INFORMATION PROVIDED

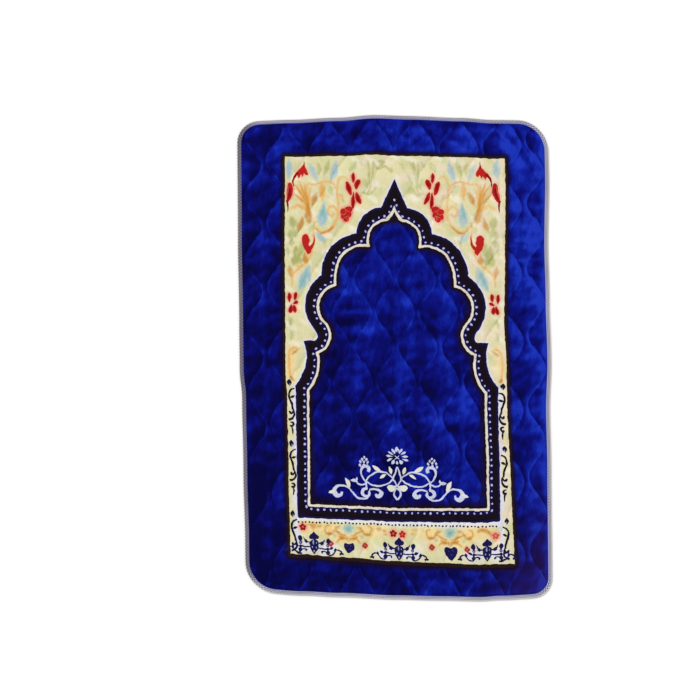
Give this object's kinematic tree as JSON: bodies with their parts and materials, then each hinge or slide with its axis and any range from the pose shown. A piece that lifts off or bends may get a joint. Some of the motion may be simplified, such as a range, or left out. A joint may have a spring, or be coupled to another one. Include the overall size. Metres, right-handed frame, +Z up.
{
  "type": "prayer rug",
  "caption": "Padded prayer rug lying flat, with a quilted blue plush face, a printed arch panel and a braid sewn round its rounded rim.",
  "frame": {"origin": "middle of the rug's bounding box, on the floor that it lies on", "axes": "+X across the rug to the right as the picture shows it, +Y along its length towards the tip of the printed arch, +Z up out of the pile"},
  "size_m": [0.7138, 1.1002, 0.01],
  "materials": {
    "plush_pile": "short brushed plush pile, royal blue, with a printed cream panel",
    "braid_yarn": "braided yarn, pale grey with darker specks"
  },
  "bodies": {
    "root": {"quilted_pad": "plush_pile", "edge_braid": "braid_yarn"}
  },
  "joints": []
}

GIVEN PROBLEM
Look through the listing above. Pick out each line with "bodies" and copy it.

COMPLETE ANSWER
Give this object's kinematic tree as JSON: bodies with their parts and materials, then each hinge or slide with its axis and any range from the pose shown. A piece that lifts off or bends may get a joint. Some of the motion may be simplified, such as a range, or left out. A joint may have a spring, or be coupled to another one. Include the overall size. Metres, right-handed frame, +Z up.
  "bodies": {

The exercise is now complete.